The report should foment an already well-documented economic incentive for creating workplaces that proudly reflect the demographic makeup of the broader communities in which they operate.
In May last year, global consultancy McKinsey & Co published an extensive report based on analysis that found that in 2019, companies in the top quartile of gender diversity on executive teams were 25 percent more likely to experience above-average profitability than peer companies in the fourth quartile. That number was up from 21 percent in 2017 and 15 percent in 2014.
In terms of ethnic and cultural diversity, McKinsey & Co’s conclusions were equally compelling. The consultancy found that companies in the top quartile outperformed those in the fourth by 36 percent in terms of profitability in 2019, marginally up from 33 percent in 2017 and 35 percent in 2014.
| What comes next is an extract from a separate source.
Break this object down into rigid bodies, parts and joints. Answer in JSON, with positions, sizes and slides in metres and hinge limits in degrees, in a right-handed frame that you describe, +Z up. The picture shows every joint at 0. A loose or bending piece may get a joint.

One explanation for both these findings and the correlation determined by the Finnish researchers, is that employee retention and satisfaction tends to be higher in businesses where diversity is explicitly promoted, regardless of whether that relates to gender, race, sexuality or another identifying characteristic.
Greater retention tends to be a reasonable proxy for employee satisfaction, which is known to correlate with productivity and therefore financial performance.
Likewise, a diverse workforce and management that promotes LGBT‐friendly policies may also improve competitiveness in the job market by fostering a company’s ability to attract, recruit and retain the most talented employees.